Inasmuch as inner speech has no communicative function, it is very fragmentary, incoherent, isolated, and consists of separate units which only hint at the content of the utterance but do not word it explicitly. Inner speech is a psychological phenomenon. But when it is wrought into full utterance, it ceases to be inner speech, acquires a communicative function and becomes a phenomenon of language. The expressive function of language is suppressed by its communicative function, and the reader is presented with a complete language unit capable of carrying information. This device is called inner represented speech.
However, the language forms of inner represented speech bear a resemblance to the psychological phenomenon of inner speech. Inner represented speech retains the most characteristic features of inner speech. It is also fragmentary, but only to an extent which will not hinder the understanding of the communication.
Inner represented speech, unlike uttered represented speech, expresses feelings and thoughts of the character which were not materialized in spoken or written language by the character. That is why it abounds in exclamatory words and phrases, elliptical constructions, breaks, and other means of conveying feelings and psychological states. When a person is alone with his thoughts and feelings, he can give vent to those strong emotions which he usually keeps hidden. Here is an example from Galsworthy's "Man of Property":
"His nervousness about this disclosure irritated him profoundly; she had no business to make him feel like that—a wife and a husband being one person. She had not looked at him once since they sat down, and he wondered what on earth she had been thinking about all the time. It was hard, when a man worked hard as he did, making money for her—yes and with an ache in his heart—that she should sit there, looking—looking as if she saw the walls of the room closing in. It was enough to make a man get up and leave the table."
The inner speech of Soames Forsyte is here introduced by two words describing his state of mind—'irritated' and 'wondered'. The colloquial aspect of the language in which Soames's thoughts and feelings are expressed is obvious. He uses colloquial collocations: 'she had no business', 'what on earth', 'like that' and colloquial constructions: 'yes and with...', 'looking—looking as if ...', and the words used are common colloquial.
Unuttered or inner represented speech follows the same morphological pattern as uttered represented speech, but the syntactical pattern shows variations which can be accounted for by the fact that it is inner speech, not uttered speech. The tense forms are shifted to the past; the third person personal pronouns replace the first and second. The interrogative word-order is maintained as in direct speech. The fragmentary character of the utterance manifests itself in unfinished sentences, exclamations and in one-member sentences.
Here is another example:
"An idea had occurred to Soames. His cousin Jolyon was Irene's trustee, the first step would be to go down and see him at Robin Hill. Robin Hill! The odd—the very odd feeling those words brought back. Robin Hill—the house Bosinney had built for him and Irene— the house they had never lived in—the fatal house! And Jolyon lived there now! H'm!" (Galsworthy)

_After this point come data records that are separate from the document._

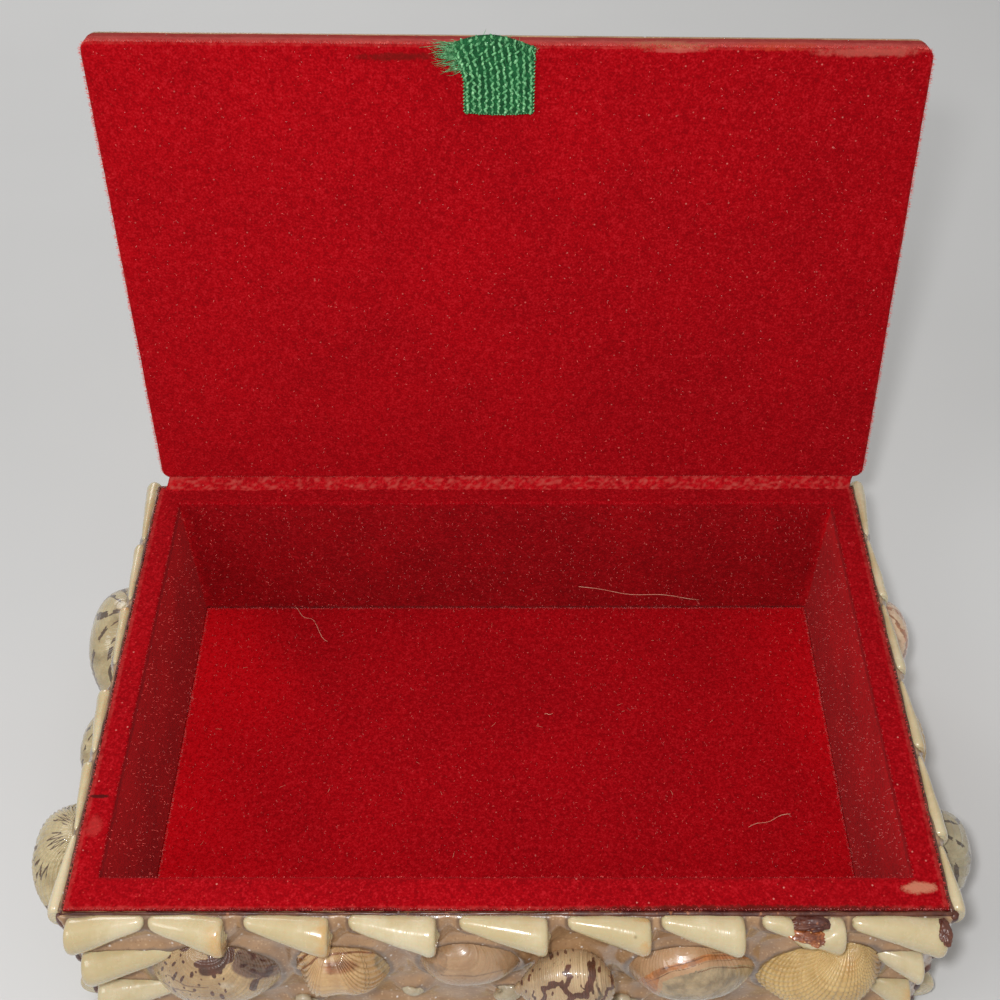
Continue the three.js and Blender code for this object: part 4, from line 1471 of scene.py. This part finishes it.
def floor_velvet():
    """The card-backed velvet that lies on the floor, a little puffed towards its middle."""
    meets = Vector((0.45, 0.45, 0))
    low, high = floor_low - meets, floor_high + meets

    def place(across, along):
        x = low.x + (high.x - low.x) * across
        y = low.y + (high.y - low.y) * along
        tuck = min(1.0, min(x - low.x, high.x - x, y - low.y, high.y - y) / 0.5)
        return Vector((x, y, high.z - 0.05 * (1 - tuck) ** 2))

    bm = grid_form(180, 110, place)
    weld(bm)
    for v in bm.verts:
        v.co.z += 0.1 * drift(v.co, 0.09, 5) + 0.05 * drift(v.co, 0.5, 1)
    bmesh.ops.recalc_face_normals(bm, faces=bm.faces)
    if sum(f.normal.z for f in bm.faces) < 0:
        bmesh.ops.reverse_faces(bm, faces=bm.faces)

    # the floor's velvet painted brighter towards its ends, most to the left
    def brighter_towards_the_ends(p):
        end_rise = 0.34 if p.x < 0 else 0.2
        return 0.92 + end_rise * (p.x / floor_high.x) ** 2 + 0.16 * drift(p, 0.03, 7)

    add_painted_light_and_wear(bm, brighter_towards_the_ends)
    obj = make_piece(bm, "floor_velvet", ROW, VELVET, "box", ["floor_lining"])
    return thicken(obj, LINING * MM)


def hinge_velvet():
    """The strip that joins the rim's velvet to the lid's. Both its edges are tucked in."""
    low, high = local_box("hinge_cloth", ROW)
    to_row = ROW.inverted() @ LID_INSIDE
    face = velvet_high.z
    path = [Vector((0, high.y - 4.6, rim_high.z - 0.35)), Vector((0, high.y - 1.6, rim_high.z - 0.3)),
            Vector((0, high.y - 0.9, rim_high.z + 0.05)), Vector((0, high.y - 0.2, rim_high.z + 0.35)),
            Vector((0, high.y + 0.5, rim_high.z + 0.65)), to_row @ Vector((0, 1.0, face)),
            to_row @ Vector((0, 1.6, face - 0.15)), to_row @ Vector((0, 2.2, face - 0.55)),
            to_row @ Vector((0, 5.6, face - 0.6))]

    def place(across, along):
        position = along * (len(path) - 1)
        i = min(int(position), len(path) - 2)
        point = path[i].lerp(path[i + 1], position - i)
        point.x = low.x + (high.x - low.x) * across + LID_SHIFT * along
        return point

    bm = grid_form(240, 24, place)
    inner = [v for v in bm.verts if not v.is_boundary]
    bmesh.ops.smooth_vert(bm, verts=inner, factor=0.5, use_axis_y=True, use_axis_z=True)
    bmesh.ops.recalc_face_normals(bm, faces=bm.faces)
    if sum(f.normal.z for f in bm.faces) < 0:
        bmesh.ops.reverse_faces(bm, faces=bm.faces)
    bm.normal_update()
    for v in bm.verts:
        v.co += v.normal * (0.14 * drift(v.co, 0.9, 3) + 0.08 * drift(v.co, 2.6, 5))
    add_painted_light_and_wear(bm, lambda p: 0.9 + 0.3 * drift(p, 0.2, 2), lambda p: 0.24 + 0.6 * drift(p, 1.3, 6))
    obj = make_piece(bm, "hinge_velvet", ROW, HINGE_VELVET, replaces=["hinge_cloth"])
    thicken(obj, 0.25 * MM)
    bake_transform(obj)
    return obj


def outline(low, high, z, inset, radius=0.01):
    """Points round a rectangle with rounded corners, each with the way out from it."""
    points = []
    corners = [(-1, -1, 180), (1, -1, 270), (1, 1, 0), (-1, 1, 90)]
    for sx, sy, start in corners:
        x = (high.x - inset if sx > 0 else low.x + inset) - sx * radius
        y = (high.y - inset if sy > 0 else low.y + inset) - sy * radius
        for i in range(6):
            angle = radians(start + 90 * i / 5)
            out = Vector((cos(angle), sin(angle), 0))
            points.append((Vector((x, y, z)) + out * radius, out))
    return points + points[:1]


def fuzz_line(name, matrix, body, points, count, length, lift, inwards=False):
    """Loose pile standing out along an edge."""
    rng = random.Random(name)
    bm = bmesh.new()
    new_layers(bm)
    whole = sum((b[0] - a[0]).length for a, b in zip(points, points[1:]))
    for (a, out), (b, out_b) in zip(points, points[1:]):
        for _ in range(round(count * (b - a).length / whole)):
            share = rng.random()
            root = a.lerp(b, share) + Vector([rng.uniform(-0.15, 0.15) for _ in range(3)])
            lean = Vector([rng.uniform(-0.7, 0.7) for _ in range(3)])
            way = out.lerp(out_b, share) * (-0.6 if inwards else 1.0) + Vector((0, 0, lift))
            tip = root + (way + lean).normalized() * length * rng.uniform(0.35, 1.1)
            spike(bm, root, tip, rng.uniform(0.07, 0.13))
    return make_piece(bm, name, matrix, FUZZ, body, smooth=False)


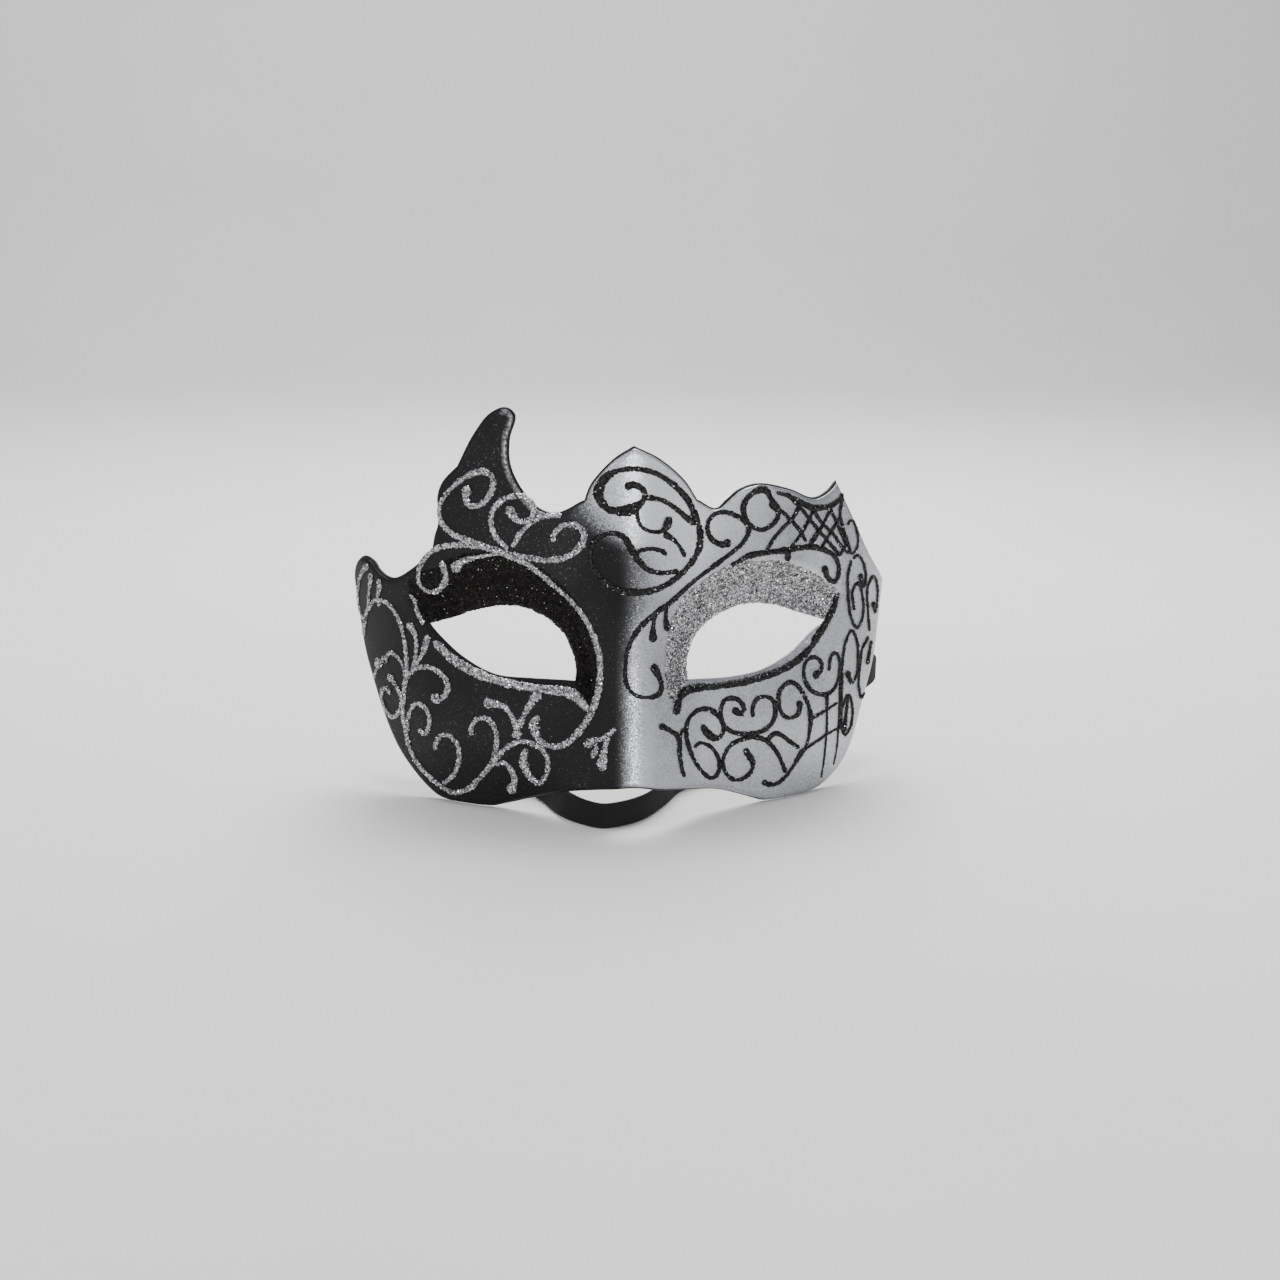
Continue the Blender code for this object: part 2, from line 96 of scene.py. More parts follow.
# The eye openings and the border of the lid hollows. The left ones are mirrored,
# and the left opening ends a little nearer to the nose.
RIGHT_OPENING = (
    (0.170, 0.342, 1), (0.175, 0.383, 0), (0.218, 0.446, 0), (0.312, 0.494, 0),
    (0.400, 0.506, 0), (0.498, 0.493, 0), (0.600, 0.465, 0), (0.650, 0.450, 1),
    (0.610, 0.434, 0), (0.527, 0.387, 0), (0.420, 0.353, 0), (0.303, 0.341, 0),
)
LEFT_OPENING = (
    (0.168, 0.342, 1), (0.174, 0.384, 0), (0.219, 0.450, 0), (0.311, 0.497, 0),
    (0.403, 0.507, 0), (0.491, 0.491, 0), (0.575, 0.468, 0), (0.634, 0.454, 1),
    (0.600, 0.428, 0), (0.524, 0.383, 0), (0.416, 0.348, 0), (0.304, 0.343, 0),
)
LID_BORDER = (
    (0.118, 0.285, 1), (0.098, 0.345, 0), (0.100, 0.420, 0), (0.150, 0.535, 0),
    (0.225, 0.595, 0), (0.310, 0.628, 0), (0.410, 0.637, 0), (0.520, 0.618, 0),
    (0.620, 0.580, 0), (0.725, 0.512, 1), (0.675, 0.466, 0), (0.622, 0.418, 0),
    (0.570, 0.380, 0), (0.515, 0.353, 0), (0.445, 0.334, 0), (0.370, 0.325, 0),
    (0.230, 0.316, 0), (0.155, 0.307, 0),
)
# Where the silver spray begins: height in mm, the middle of the fade in mm along
# the sheet, and the fade's half width in mm.
SPRAY_LINE = (
    (0.0, -2.9, 2.7), (45.0, -2.7, 3.0), (54.0, -0.8, 5.0), (66.0, 2.2, 7.0),
    (76.0, 2.4, 7.0), (81.0, 1.5, 7.0), (85.0, -5.0, 9.0), (90.0, -10.0, 11.0),
    (96.0, -15.0, 9.0), (102.0, -20.0, 8.0), (125.0, -20.0, 8.0),
)


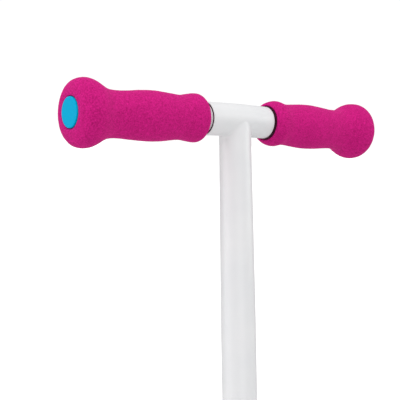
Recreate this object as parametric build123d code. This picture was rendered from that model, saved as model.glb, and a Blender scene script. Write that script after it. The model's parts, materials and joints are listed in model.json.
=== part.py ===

This device is undoubtedly an excellent one to depict a character. It gives the writer an opportunity to show the inner springs which guide his character's actions and utterances. Being a combination of the author's speech and that of the character, inner represented speech, on the one hand, fully discloses the feelings and thoughts of the character, his world outlook, and, on the other hand, through efficient and sometimes hardly perceptible interpolations by the author himself, makes the desired impact on the reader.
In English and American literature this device has gained vogue in the works of the writers of the last two centuries—Jane Austen, Thackeray, Dickens, Charlotte and Emily Bronte, Jack London, Galsworthy, Dreiser, Somerset Maugham and others. Every writer has his own way of using represented speech. Careful linguistic analysis of individual peculiarities in using it will show its wide range of function and will expand the hitherto limited notions of its use.
Inner represented speech, unlike uttered represented speech, is usually introduced by verbs of mental perception, as think, meditate, feel, occur (an idea occurred to...), wonder, ask, tell oneself, understand and the like. For example:
"Over and over he was asking himself: would she receive him? would she recognize him? what should he say to her?" "Why weren't things going well between them? he wondered."
Very frequently, however, inner represented speech thrusts itself into the narrative of the author without any introductory words and the shift from the author's speech to inner represented speech is more or less imperceptible. Sometimes the one glides into the other, sometimes there is a sudden clear-cut change in the mode of expression. Here are examples:
"Butler was sorry that he had called his youngest a baggage; but these children—God bless his soul—were a great annoyance. Why, in the name of all the saints, wasn't this house good enough
for them?" (Dreiser)
The only indication of the transfer from the author's speech to inner represented speech is the semicolon which suggests a longish pause. The emotional tension of the inner represented speech is enhanced by the emphatic these (in 'these children'), by the exclamatory sentences 'God bless his soul' and 'in the name of all the saints'. This emotional charge gives an additional shade of meaning to the 'was sorry' in the author's statement, viz. Butler was sorry, but he was also trying to justify himself for calling his daughter names.
And here is an example of a practically imperceptible shift:
"Then, too, in old Jolyon's mind was always the secret ache that the son of James—of James, whom he had always thought such a poor thing, should be pursuing the paths of success, while his own son—!" (Galsworthy)
In this passage there are hardly any signs of the shift except, perhaps, the repetition of the words 'of James'. Then comes what is half the author's narrative, half the thoughts of the character, the inner speech coming to the surface in 'poor thing' (a colloquialism) and the sudden break after 'his own son' and the mark of exclamation.
Inner represented speech remains the monopoly of the belles-lettres style, and especially of emotive prose, a variety of it. There is hardly any likelihood of this device being used in other styles, due to its specific function, which is to penetrate into the inner life of the personages of an imaginary world, which is the exclusive domain of belles-lettres.